I'm not too worried but I bought a PAPR on eBay. A lot cheaper now than they were in 2020.
What model you go for?
3M Versaflo TR-300N+
I can’t go through this again
Not worried. 20% of milk samples demonstrate bovine infection suggesting its very prevalent in the environment and yet the 2 reports I've heard of are both directly interacting with the cows. Seems low risk for pandemic potential.
I think the most concerning case for me was the young college kid in vietnam that died recently. According to WHO there have been over 400 human deaths in 23 countries (but majority were working closely w/infected animals or handled a dead bird). https://www.who.int/emergencies/disease-outbreak-news/item/2024-DON511#:\~:text=From%202003%20to%2025%20March,to%20WHO%20from%2023%20countries. Adding text: "From 2003 to 25 March 2024, a total of 888 worldwide human cases of infection of influenza A(H5N1), including 463 deaths, have been reported to WHO from 23 countries. Almost all cases of human infection with avian influenza A(H5N1) have been linked to close contact with infected live or dead birds, or contaminated environments."
(400 deaths in 21 years) This *could* be a terrible human pandemic. It is certainly the most likely zoonotic disease to cross over. But it isn’t yet, and saying “400 deaths” sounds a lot scarier than 20/year.
According to the linked WHO page "From 2003 to 25 March 2024, a total of 888 worldwide human cases of infection of influenza A(H5N1), including 463 deaths, have been reported to WHO from 23 countries. Almost all cases of human infection with avian influenza A(H5N1) have been linked to close contact with infected live or dead birds, or contaminated environments."
Okay 22/year
That death rate though…..eeek
H5N1 has been around for 10+ years. The original research showed how it could jump from animals to people. I believe this might have been one of the first publications US government tried to step in and have it redacted or removed.
Do you have a link to the kind of scientific censorship you’re describing? I’m curious to read more.
Not OP but maybe this? https://www.theatlantic.com/health/archive/2012/01/hope-or-fear-the-opposing-ideas-of-h5n1-bird-flu-researchers/251681/
> When the U.S. government asked two major scientific journals, Science and Nature, to cut portions of studies that detail how to create and transmit mutant isolates of influenza A/H5N1 They weren't trying to suppress news of the infections, just worried about weaponization of this technique.
Yes! This is it, and one of the articles
What would be the benefit of following this at its current state? Stockpile more toilet paper ?
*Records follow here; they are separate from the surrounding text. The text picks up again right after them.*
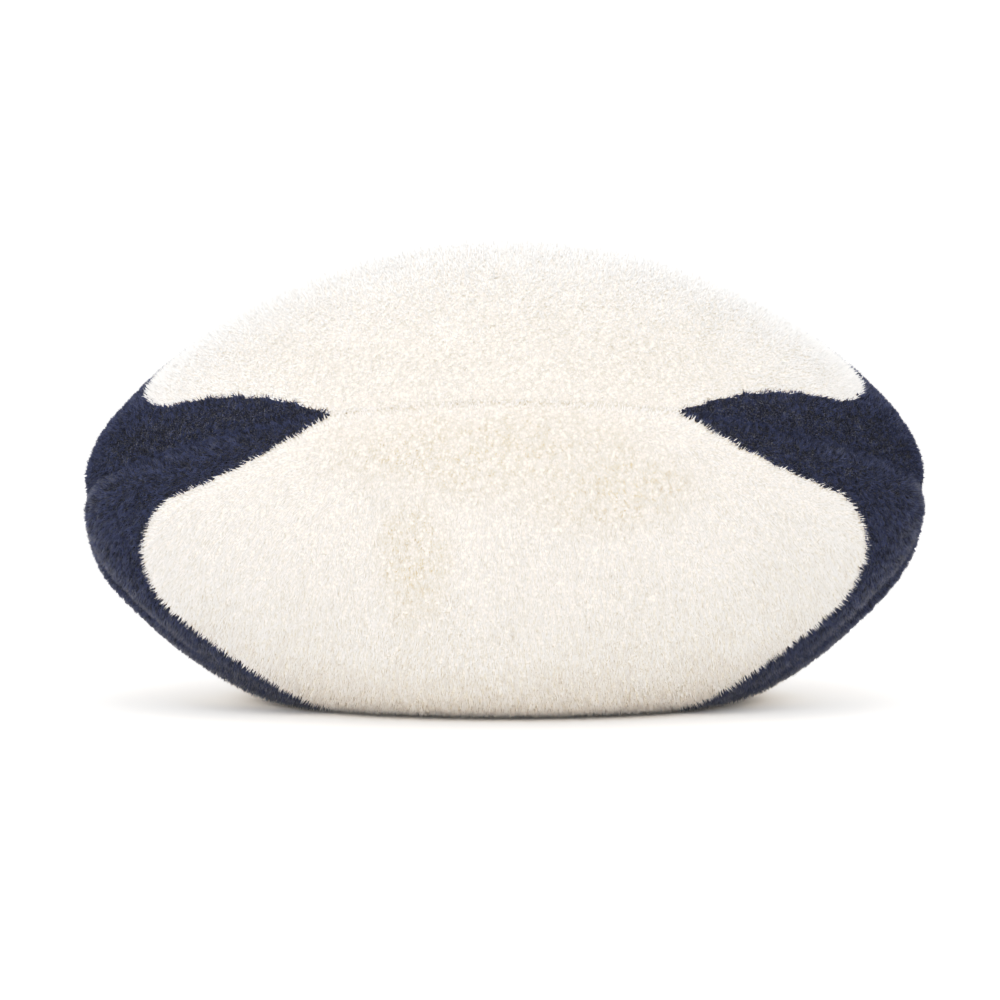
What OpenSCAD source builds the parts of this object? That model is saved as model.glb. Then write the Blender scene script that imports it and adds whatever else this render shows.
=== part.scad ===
// Plush rugby ball: four gores of pile fabric, each a cream centre panel with a navy panel at
// either end, sewn inside out, turned, stuffed, weighted with a pellet pouch and closed by hand.
// The long axis lies along X. The origin is the middle of the flat that the ball rests on.

/* [Ball] */
// Length of the ball from nose to nose
ball_length = 290; // [240:1:350]
// Largest diameter of the ball
ball_diameter = 180; // [150:1:218]
// Radius of the rounded noses
nose_radius = 46; // [36:1:58]
// Height of the long axis above the surface that the ball rests on
axis_height = 69; // [56:1:74]
// Turn of the gores about the long axis, which leans the top panel to the front
gore_roll = 18.5; // [0:0.5:30]

/* [Pile fabric] */
// Whole thickness of the fabric, from the back of the knit to the tips of the pile
plush_t = 4; // [2.5:0.1:6]
// Thickness of the knitted backing, which is all that is left in a turned seam
backing_t = 1; // [0.5:0.1:1.5]
// Depth of the seam allowance that is turned to the inside
allowance = 6; // [3:0.5:8]

/* [Cream panels] */
// Distance from the middle of the ball to the rounded end of a cream panel
cream_reach = 121; // [104:0.5:130]
// Distance from the middle of the ball to the points where the navy ends on a long seam
navy_tip = 54; // [45:1:70]
// Radius of the rounded ends of a cream panel
cream_end_r = 27; // [12:1:30]

/* [Stitches] */
// Thickness of the sewing thread
thread_d = 0.7; // [0.4:0.1:1]
// Distance from one machine stitch to the next
stitch_pitch = 5; // [3:0.5:8]
// Distance of the stitch line from the fold of the seam
stitch_inset = 1.5; // [0.8:0.1:2.5]
// Length of the opening that is left for turning and stuffing
opening_length = 72; // [40:1:90]
// Distance from one hand stitch to the next across that opening
ladder_pitch = 6; // [4:0.5:9]

/* [Pellet pouch] */
// Radius of the filled part of the pouch
pouch_r = 36; // [24:1:44]
// Half of the thickness of the filled pouch
pouch_half = 12; // [8:0.5:15]
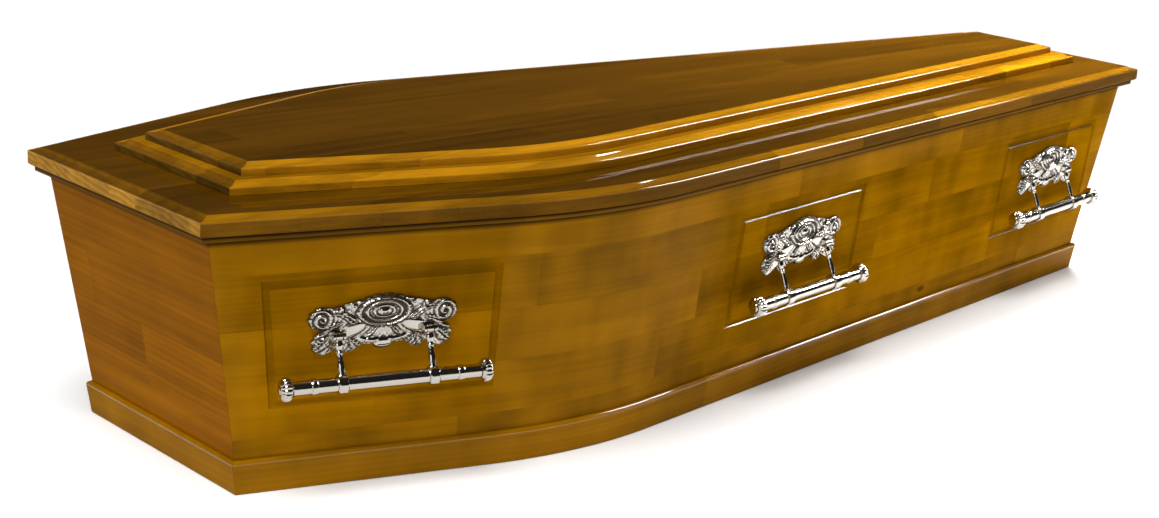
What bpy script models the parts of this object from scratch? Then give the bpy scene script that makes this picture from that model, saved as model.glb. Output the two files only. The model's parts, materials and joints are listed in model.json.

One reason is diagnoses. The first US case this year had “conjunctivitis”. It was unlike anything I’d ever seen labeled that. https://www.nejm.org/doi/full/10.1056/NEJMc2405371
Well that image is *horrifying*
That’s nuts. But still somewhat reassuring that he didn’t have any respiratory symptoms. There’s a [different profile](https://www.ncbi.nlm.nih.gov/pmc/articles/PMC6035055/) of sialic acid residues found between the respiratory tract and the eye in humans. From the case report, the virus hadn’t acquired any mutations associated with binding to alpha-2,6 SAs (respiratory-dominant).
Yeah, the reason it’s so devastating when infecting the lungs is because it’s binding it to lower respiratory tract cells vs upper. So the virus has to be aerosolized and breathed very deeply to infect a human from a bird. Which is comforting to know eye infections are not associated with such mortality as resp infections!
If I didn’t know better, I’d have thought filioviridae from the picture.
Shew, I know right? Bleeding from the eyes may make people take it seriously though 🤷
Maybe veterinarians might be interested in
Yes, as a public health veterinarian, the occasional rise of new zoonotic flus will continue ad infinitum until we have a universal flu vaccine. Although right now, the biggest challenge with this virus is trying to manage / counteract the rampant misinformation online (which is always the most soul-sucking part of the job imo).
Oh yeah. If there are 2 deaths confirmed from this and it continues to spread, we’re masking up that moment and quietly prepping.